Buscando dar voz a essas narrativas historicamente oprimidas, a Faculdade de Filosofia, Letras e Ciências Humanas (FFLCH) da USP sediará, nos dias 26 e 27 de outubro, entre as 9 e as 22 horas, o evento Filosofias ocultas: bruxaria como cultura, ciência e política — manifestação contra a intolerância religiosa, que será presencial com transmissão simultânea pelo canal do Youtube da FFLCH. A programação inclui mesas com pesquisadores, exposições de arte e performances artísticas, e não exige inscrição prévia para participar.
Para Andréa Sechini, Gilmara Cruz e Oliver Tolle, membros da comissão organizadora, o evento busca trazer os temas relacionados à bruxaria para o cerne das discussões acadêmicas, para contemplar de forma plural as visões de mundo deixadas à margem da história e fomentar reconhecimento e respeito. “O Brasil é um país com enorme diversidade e, embora em teoria o Estado seja laico, a prática da tolerância e do respeito é ainda nos dias de hoje extremamente necessária”, acrescentam os organizadores.
Vítimas de machismo, racismo e capacitismo, as bruxas apresentam uma trajetória histórica de resistência e carregam saberes que abrangem diversas áreas do conhecimento.
A bruxaria é dotada de força religiosa e tem uma forte influência cultural — a figura das bruxas está presente em livros, filmes, esculturas, músicas, danças e vestimentas das mais diversas regiões do mundo —, além de ter uma participação relevante na história da ciência. Segundo a organização do evento, a magia foi uma das primeiras áreas a questionar o universo e tentar entendê-lo. “Ela também se esforçou para transformar positivamente a humanidade, pois a magia é justamente um ato intencional com a finalidade de causar mudanças a favor de quem a pratica”, complementam.
As filosofias ocultas, que foram historicamente compreendidas como doutrinas reprimíveis, também têm um caráter de união. “Como força religiosa, a bruxaria também tem o poder de reunir pessoas em torno de objetivos comuns com temas muitas vezes ligados ao futuro da humanidade, ao aperfeiçoamento da sociedade e à superação de injustiças”, complementa a comissão organizadora.
Enquanto as bruxas são frequentemente associadas à cultura e à história estadunidenses, as trajetórias das bruxas brasileiras seguem pouco noticiadas. Ludovina Ferreira foi uma dessas mulheres apagadas pela historiografia. Nascida em Belém, no Pará, Ludovina foi acusada de feitiçaria pela Inquisição, no século 18. Os seus poderes de cura, que eram conhecidos na província de Grão-Pará, e sua relação próxima com um indígena lhe custaram a liberdade.

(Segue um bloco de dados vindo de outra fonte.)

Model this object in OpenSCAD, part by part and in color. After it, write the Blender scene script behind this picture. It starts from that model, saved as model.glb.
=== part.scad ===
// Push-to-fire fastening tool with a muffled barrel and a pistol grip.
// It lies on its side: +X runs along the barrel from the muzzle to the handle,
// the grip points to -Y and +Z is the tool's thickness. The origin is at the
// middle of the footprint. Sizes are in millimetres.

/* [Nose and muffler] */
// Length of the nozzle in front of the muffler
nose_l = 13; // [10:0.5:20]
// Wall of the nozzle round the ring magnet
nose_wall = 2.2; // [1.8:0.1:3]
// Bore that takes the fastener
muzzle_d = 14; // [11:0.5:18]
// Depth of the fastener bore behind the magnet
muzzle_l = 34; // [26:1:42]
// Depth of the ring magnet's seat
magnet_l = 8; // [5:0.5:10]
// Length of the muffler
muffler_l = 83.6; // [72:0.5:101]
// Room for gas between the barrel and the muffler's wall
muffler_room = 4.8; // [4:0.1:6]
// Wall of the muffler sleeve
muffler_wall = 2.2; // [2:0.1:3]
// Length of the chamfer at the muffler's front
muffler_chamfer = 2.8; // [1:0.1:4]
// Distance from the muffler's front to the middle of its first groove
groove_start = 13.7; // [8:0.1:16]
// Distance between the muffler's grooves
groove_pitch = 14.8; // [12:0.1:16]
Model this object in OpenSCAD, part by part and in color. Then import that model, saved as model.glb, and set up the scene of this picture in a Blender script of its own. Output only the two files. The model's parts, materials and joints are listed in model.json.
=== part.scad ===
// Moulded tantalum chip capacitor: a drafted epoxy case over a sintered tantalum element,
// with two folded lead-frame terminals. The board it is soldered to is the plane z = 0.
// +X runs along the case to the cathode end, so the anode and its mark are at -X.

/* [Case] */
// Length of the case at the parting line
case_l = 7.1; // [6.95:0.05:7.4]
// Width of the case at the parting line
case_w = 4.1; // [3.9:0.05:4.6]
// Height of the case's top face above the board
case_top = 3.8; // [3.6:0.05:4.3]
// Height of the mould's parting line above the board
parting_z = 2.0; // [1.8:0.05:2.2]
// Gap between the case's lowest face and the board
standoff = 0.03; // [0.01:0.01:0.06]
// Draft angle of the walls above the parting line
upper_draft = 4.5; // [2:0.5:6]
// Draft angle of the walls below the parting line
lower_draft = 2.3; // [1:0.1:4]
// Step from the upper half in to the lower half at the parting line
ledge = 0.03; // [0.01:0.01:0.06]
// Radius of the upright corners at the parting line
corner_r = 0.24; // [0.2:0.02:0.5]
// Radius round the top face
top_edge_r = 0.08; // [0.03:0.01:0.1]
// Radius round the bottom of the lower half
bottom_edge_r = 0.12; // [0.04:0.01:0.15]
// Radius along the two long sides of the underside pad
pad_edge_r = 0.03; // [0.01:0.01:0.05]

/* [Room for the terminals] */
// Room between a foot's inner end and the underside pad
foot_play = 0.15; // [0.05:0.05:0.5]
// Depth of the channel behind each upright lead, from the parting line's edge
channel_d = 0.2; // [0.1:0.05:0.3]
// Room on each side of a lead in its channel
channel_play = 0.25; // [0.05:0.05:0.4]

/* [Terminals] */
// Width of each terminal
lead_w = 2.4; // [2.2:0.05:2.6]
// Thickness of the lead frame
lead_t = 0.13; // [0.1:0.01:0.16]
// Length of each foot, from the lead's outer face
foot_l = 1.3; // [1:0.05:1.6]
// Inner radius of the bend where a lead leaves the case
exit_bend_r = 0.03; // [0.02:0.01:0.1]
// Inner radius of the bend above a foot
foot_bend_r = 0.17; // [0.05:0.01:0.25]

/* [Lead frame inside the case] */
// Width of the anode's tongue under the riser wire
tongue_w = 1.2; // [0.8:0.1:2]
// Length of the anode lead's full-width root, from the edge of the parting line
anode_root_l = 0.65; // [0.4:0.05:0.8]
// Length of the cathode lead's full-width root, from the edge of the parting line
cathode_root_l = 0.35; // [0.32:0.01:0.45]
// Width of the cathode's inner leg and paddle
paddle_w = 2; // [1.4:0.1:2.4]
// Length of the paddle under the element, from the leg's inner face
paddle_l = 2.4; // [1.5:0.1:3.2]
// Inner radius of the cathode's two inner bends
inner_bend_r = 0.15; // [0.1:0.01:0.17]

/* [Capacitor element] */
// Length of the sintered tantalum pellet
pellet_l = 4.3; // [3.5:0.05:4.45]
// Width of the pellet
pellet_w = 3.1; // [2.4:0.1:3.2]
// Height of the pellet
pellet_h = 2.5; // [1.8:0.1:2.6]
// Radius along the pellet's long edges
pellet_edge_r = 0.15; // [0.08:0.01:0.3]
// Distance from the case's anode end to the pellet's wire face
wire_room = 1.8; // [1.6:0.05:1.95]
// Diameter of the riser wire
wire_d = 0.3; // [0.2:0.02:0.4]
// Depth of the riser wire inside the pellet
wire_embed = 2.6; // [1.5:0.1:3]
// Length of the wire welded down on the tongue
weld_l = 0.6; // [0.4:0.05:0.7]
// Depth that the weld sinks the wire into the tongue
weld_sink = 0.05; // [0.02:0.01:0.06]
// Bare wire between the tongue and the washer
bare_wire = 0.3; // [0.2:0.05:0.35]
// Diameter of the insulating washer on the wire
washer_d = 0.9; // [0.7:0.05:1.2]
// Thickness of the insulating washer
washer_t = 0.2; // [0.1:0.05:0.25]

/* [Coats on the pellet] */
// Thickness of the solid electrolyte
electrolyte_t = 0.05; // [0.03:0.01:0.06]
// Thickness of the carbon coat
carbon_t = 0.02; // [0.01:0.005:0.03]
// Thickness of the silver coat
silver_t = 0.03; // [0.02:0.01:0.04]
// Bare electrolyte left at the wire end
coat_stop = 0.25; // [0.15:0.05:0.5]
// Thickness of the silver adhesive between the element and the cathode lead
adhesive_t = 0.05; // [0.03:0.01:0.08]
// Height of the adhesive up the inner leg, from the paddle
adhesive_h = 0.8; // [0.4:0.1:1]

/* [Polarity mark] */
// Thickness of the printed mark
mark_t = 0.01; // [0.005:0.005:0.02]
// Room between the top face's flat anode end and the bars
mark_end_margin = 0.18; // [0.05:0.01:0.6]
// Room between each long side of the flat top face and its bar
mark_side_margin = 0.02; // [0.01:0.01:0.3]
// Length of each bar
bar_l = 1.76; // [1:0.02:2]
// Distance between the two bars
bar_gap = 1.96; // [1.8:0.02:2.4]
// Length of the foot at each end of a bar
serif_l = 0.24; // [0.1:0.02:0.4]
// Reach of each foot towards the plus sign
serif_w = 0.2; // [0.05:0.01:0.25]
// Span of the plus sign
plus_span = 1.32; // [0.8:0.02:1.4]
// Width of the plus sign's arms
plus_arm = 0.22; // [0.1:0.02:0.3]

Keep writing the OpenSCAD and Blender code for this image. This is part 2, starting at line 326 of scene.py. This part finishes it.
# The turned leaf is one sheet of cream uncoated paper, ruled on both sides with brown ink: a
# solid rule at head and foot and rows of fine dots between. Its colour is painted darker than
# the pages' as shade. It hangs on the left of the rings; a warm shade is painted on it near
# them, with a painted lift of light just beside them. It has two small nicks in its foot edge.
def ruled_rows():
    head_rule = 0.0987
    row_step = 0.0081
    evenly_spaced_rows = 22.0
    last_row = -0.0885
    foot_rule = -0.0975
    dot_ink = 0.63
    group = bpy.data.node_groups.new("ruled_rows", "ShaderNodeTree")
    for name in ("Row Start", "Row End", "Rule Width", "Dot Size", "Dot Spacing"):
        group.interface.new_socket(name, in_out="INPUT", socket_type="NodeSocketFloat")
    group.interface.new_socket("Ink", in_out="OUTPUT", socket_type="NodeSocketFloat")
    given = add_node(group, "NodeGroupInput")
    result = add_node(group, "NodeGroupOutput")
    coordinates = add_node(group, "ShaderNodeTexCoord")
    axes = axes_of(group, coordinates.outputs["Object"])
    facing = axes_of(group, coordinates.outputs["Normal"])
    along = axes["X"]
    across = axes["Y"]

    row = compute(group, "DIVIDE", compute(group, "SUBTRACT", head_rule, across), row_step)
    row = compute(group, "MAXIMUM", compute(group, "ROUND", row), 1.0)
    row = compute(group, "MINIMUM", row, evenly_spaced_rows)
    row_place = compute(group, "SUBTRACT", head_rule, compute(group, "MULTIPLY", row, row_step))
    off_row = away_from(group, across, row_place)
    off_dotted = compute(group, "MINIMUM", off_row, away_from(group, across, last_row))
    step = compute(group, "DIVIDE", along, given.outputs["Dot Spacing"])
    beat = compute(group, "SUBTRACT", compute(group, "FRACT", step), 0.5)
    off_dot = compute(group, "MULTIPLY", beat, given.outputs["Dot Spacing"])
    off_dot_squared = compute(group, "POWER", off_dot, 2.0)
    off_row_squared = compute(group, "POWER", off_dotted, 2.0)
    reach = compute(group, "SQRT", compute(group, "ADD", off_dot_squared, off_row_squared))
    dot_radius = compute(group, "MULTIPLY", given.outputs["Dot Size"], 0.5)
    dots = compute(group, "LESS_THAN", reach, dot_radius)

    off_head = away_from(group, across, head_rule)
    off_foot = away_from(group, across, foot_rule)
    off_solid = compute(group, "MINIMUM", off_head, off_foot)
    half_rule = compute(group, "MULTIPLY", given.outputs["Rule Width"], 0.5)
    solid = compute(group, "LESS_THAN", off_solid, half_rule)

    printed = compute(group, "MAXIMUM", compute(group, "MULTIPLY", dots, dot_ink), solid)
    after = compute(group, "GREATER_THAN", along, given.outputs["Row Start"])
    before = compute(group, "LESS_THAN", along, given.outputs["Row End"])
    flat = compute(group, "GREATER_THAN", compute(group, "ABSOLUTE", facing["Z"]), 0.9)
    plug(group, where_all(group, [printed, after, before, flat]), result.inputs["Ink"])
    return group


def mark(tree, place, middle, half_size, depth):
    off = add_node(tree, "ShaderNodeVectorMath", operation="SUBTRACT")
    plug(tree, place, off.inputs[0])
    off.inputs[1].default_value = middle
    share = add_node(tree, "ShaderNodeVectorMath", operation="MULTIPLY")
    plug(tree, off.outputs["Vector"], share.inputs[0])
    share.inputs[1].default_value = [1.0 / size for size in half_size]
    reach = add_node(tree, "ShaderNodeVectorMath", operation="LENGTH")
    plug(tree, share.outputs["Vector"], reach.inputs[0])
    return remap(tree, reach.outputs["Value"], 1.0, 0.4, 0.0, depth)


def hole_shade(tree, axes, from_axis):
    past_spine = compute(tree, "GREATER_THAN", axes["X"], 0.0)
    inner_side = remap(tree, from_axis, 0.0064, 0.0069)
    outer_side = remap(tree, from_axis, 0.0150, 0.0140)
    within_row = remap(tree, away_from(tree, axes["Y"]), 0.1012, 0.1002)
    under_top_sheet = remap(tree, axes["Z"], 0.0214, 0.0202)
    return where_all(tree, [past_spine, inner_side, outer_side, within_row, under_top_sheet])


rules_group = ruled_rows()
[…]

A história de Ludovina será explorada no evento da FFLCH durante a mesa Ludovina Ferreira, uma “feiticeira” em Belém Colonial, que inaugura o evento no dia 26, às 9 horas. A representação das bruxas na literatura e no cinema — em obras como Fausto, livro célebre de Goethe, e na poesia de Horácio —, a história da perseguição à bruxaria em diversas regiões do mundo e as interligações com o anticapitalismo e o ecofeminismo também são contempladas na programação, que terá a participação de pesquisadores brasileiros e estrangeiros.
Em ambos os dias do evento, a programação será encerrada, às 21 horas, com uma apresentação audiovisual que dialoga com o tema da bruxaria. No dia 26, será apresentada a peça teatral Aberta a temporada de caça (das bruxas), organizada por Andréa Sechini, e no dia 27 haverá uma apresentação de dança com o título The Witches Sabbath, dirigido por Gilmara Cruz. Além disso, durante todo o evento ficarão expostas 27 artes visuais, como parte da coletânea Lemniscata das Bruxas, que buscam captar a jornada errática, solitária e transgressora do processo de tornar-se bruxa.